### Stated task
Please output exactly the lines of the material from the first through the line containing "# Millimetres, +Z", and nothing more.

### Data segment
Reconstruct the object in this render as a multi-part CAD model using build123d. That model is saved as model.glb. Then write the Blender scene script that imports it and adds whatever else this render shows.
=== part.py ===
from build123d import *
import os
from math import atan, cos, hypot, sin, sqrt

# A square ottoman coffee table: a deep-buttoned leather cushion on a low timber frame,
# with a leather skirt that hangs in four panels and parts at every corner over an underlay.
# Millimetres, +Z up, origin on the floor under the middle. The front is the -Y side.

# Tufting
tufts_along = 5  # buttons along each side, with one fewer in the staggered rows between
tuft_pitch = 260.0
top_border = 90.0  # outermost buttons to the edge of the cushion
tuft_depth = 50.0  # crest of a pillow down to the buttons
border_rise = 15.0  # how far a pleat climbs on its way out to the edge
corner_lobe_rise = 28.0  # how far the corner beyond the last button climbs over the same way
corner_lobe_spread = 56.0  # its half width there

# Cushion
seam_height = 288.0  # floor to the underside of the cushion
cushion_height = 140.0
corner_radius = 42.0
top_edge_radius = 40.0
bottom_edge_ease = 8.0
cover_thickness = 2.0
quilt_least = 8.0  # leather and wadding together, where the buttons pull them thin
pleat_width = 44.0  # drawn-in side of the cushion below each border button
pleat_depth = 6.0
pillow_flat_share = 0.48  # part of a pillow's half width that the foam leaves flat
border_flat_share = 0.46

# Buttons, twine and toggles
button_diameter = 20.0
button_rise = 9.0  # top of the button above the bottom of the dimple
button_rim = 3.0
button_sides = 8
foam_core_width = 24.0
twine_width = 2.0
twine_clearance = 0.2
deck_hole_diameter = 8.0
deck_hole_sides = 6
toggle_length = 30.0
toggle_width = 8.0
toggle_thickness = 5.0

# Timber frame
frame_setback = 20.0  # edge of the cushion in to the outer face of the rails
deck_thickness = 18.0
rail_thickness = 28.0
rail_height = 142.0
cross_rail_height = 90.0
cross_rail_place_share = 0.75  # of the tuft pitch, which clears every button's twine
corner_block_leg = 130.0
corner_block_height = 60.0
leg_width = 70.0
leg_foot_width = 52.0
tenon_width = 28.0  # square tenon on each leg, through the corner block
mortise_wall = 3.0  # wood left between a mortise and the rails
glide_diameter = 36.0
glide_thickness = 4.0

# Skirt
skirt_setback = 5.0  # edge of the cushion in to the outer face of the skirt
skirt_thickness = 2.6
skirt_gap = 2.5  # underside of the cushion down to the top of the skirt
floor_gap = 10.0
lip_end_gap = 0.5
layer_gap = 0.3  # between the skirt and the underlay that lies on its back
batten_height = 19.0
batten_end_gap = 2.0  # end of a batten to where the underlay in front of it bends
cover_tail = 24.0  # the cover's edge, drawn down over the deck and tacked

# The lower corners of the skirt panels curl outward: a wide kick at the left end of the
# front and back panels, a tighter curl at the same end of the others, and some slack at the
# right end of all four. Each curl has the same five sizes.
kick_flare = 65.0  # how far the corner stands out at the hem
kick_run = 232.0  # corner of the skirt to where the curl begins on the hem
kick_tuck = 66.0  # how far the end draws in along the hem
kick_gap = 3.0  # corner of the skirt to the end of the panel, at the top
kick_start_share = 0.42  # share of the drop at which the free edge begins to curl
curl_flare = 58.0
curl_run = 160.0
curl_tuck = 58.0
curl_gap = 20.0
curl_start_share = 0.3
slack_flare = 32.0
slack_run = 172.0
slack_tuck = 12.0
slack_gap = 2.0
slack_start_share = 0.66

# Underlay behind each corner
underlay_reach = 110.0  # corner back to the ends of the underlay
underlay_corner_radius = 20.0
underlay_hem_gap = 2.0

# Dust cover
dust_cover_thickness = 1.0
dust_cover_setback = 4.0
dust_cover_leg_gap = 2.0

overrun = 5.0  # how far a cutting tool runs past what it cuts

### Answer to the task
Reconstruct the object in this render as a multi-part CAD model using build123d. That model is saved as model.glb. Then write the Blender scene script that imports it and adds whatever else this render shows.
=== part.py ===
from build123d import *
import os
from math import atan, cos, hypot, sin, sqrt

# A square ottoman coffee table: a deep-buttoned leather cushion on a low timber frame,
# with a leather skirt that hangs in four panels and parts at every corner over an underlay.
# Millimetres, +Z up, origin on the floor under the middle. The front is the -Y side.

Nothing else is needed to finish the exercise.